Memória na lata do lixo

Parte preciosa da história da televisão brasileira está irremediavelmente perdida. Não estamos falando apenas da sua primeira década de existência, quando ainda não havia o videoteipe e da qual ficaram apenas poucos registros em película cinematográfica. O VT desembarcou no País em 1960, dez anos depois da inauguração da pioneira TV Tupi de São Paulo, mas pouca coisa restou dos programas produzidos nos anos 60. Nada sobrou dos musicais Jovem Guarda e O Fino da Bossa, produzidos pela TV Record.

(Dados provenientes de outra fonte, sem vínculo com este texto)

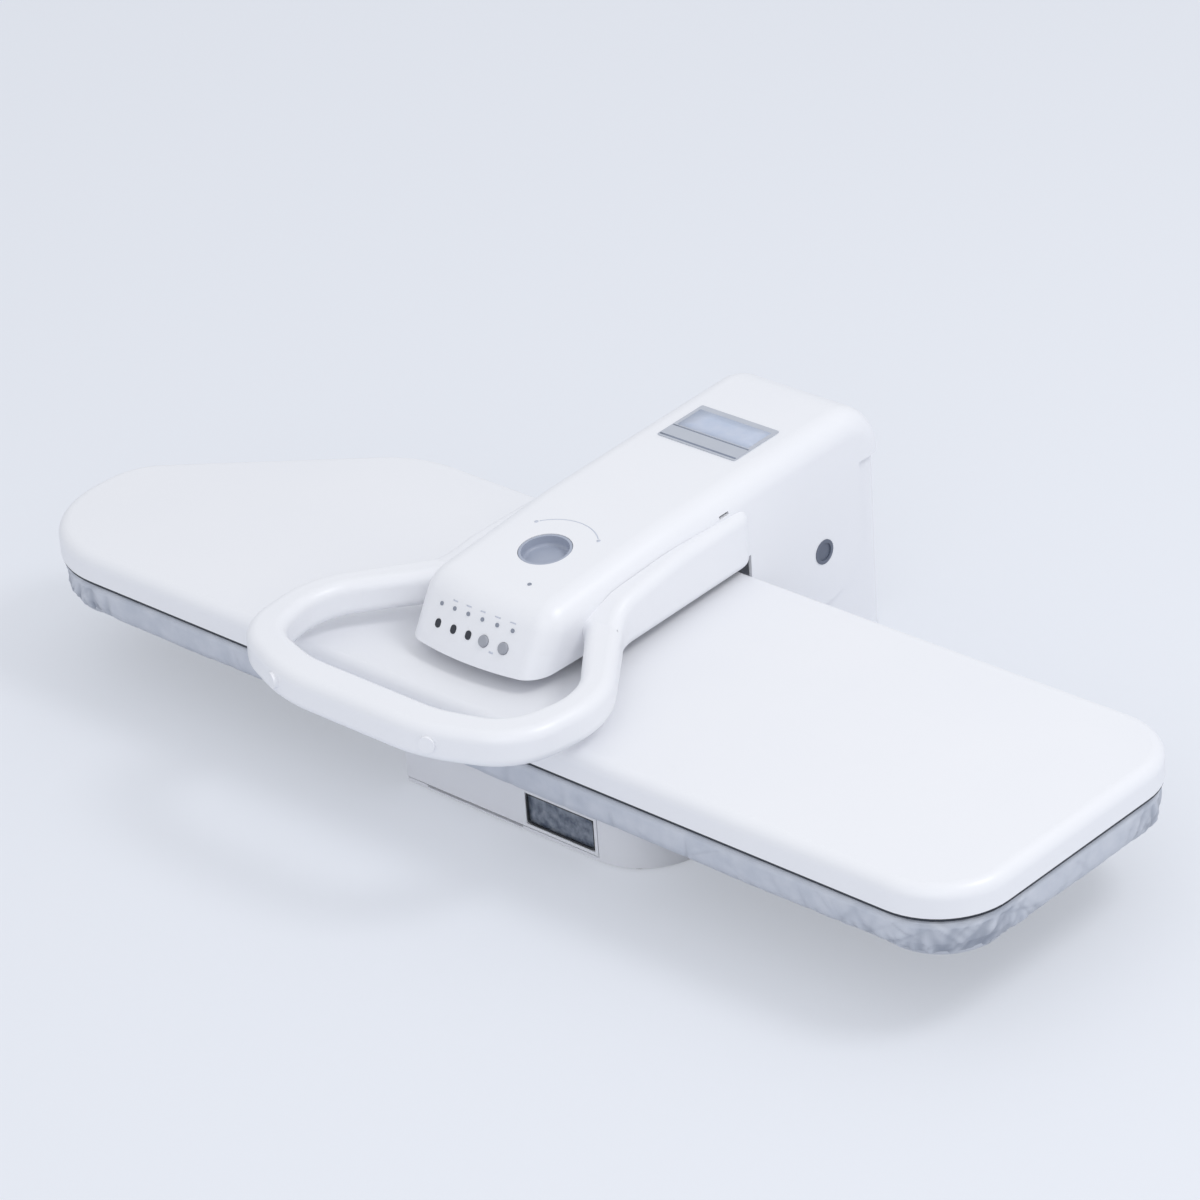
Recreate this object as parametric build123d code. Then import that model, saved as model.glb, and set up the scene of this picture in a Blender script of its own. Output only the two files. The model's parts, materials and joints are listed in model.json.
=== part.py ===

Para as emissoras, a possibilidade de apagar as fitas e reutilizá-las para a gravação de novos programas representava uma redução de custos. Ninguém se preocupava em preservar imagens para posteridade. A dificuldade de armazenar os imensos rolos de fitas no formato Quadruplex, de duas polegadas, era um desestímulo a mais. Para piorar a situação, os incêndios que atingiram diversas emissoras nos anos 60 e 70 contribuíram para destruir parte do pouco que havia sido preservado. E outras imagens se perderam por deterioração do suporte magnético, em razão das más condições de armazenamento das fitas.

Parte do acervo de emissoras extintas teve destino ignorado. Globo e Cultura possuem algum material da Excelsior, mas a maior parte das fitas da antiga emissora paulista sumiu. A Tupi, que encerrou suas atividades em 1980, se encarregou de destruir grande parte de sua memória. Do que restou, parte se perdeu após a extinção da emissora. Hoje, apenas 3 mil fitas VHS (formato de videocassete doméstico) e 850 U-Matic (videocassete semiprofissional) sobraram para contar a história da emissora dos Diários Associados.

Nem a TV Globo, que um dia já foi sinônimo de qualidade e vanguarda tecnológica, teve o devido cuidado de preservar sua memória. Das novelas produzidas nos anos 70, só restaram três na íntegra. Na época, a norma era guardar apenas os dois primeiros, os dois últimos e dois capítulos intermediários de cada trama. Somente na década seguinte, quando a emissora começou a exportar programas, é que surgiu a cultura da preservação. Hoje, as emissoras sabem que guardam um patrimônio valiosíssimo, que pode se tornar um negócio lucrativo. Nos EUA, até hoje são comercializadas cópias em videocassetes e DVDs de seriados antigos, como Perdidos no Espaço ou A Feiticeira.

O SBT guarda praticamente todo o material produzido a partir de 1990, totalizando 20 mil fitas. Um diretor da emissora explica que a mentalidade se inverteu: com o atual custo de produção dos programas de televisão, deixar de arquivá-los é jogar dinheiro fora. As pequenas fitas de videocassete profissional Betacam SP, de meia polegada, são uma mídia relativamente barata e de alta performance: custam cerca de R$ 100,00 e têm qualidade equivalente às Quadruplex e às helicoidais de uma polegada.

Atualmente, o SBT está digitalizando e informatizando seu arquivo. Será implantado um sistema de busca que permitirá a localização imediata de qualquer imagem. Já a Globo, que possui um acervo de 200 mil fitas, usa um sistema robotizado para a localizá-las nas prateleiras dos arquivos.